The smaller models are arguably the more interesting result. The 35B MoE scores 64.2 on Terminal-Bench 2.1, beating Qwen 3.5-397B (53.5) — a model more than ten times larger by total parameter count. That kind of efficiency gap suggests the self-scaffolding training is doing something useful beyond just scaling, though “the small model wins because the scaffold helps” is hard to disentangle from “the small model wins because it was fine-tuned specifically for this benchmark type.”

The MIT license and the model sizes make this practically deployable. The 9B Dense variant fits on a single consumer GPU in Q4 quantization; the 35B MoE runs in 25 GB at Q5, which is within reach of a workstation with a couple of good GPUs. The 397B MoE needs around 200 GB in FP8, which puts it in the same tier as running DeepSeek V4 locally — possible but not casual. For anyone building agentic coding infrastructure, the 35B MoE is probably the interesting test case: competitive results at a scale where you can actually iterate.
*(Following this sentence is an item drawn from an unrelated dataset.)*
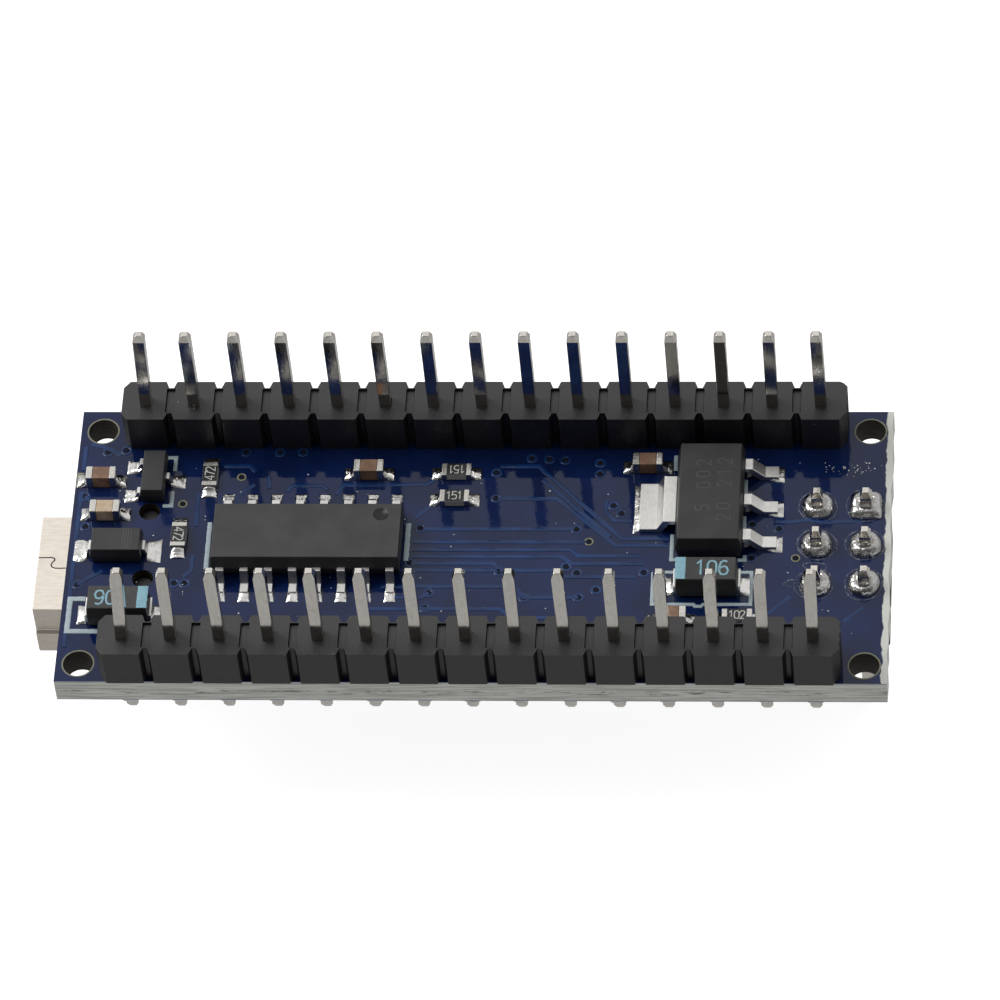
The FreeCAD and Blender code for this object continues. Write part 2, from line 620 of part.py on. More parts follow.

What remains to be seen is whether the self-scaffolding framing holds up under scrutiny. The benchmark numbers are real, but they do not directly validate the mechanism — a model fine-tuned hard on agentic coding tasks might produce similar results through a more conventional training approach. An ablation comparing Ornith’s joint scaffold+solution optimization against a baseline that trains only the solution code with a fixed scaffold would be more convincing. That experiment is not in the public materials yet. In the meantime, the models are available, the license is open, and the results are strong enough to be worth evaluating against whatever agentic coding setup you are currently using.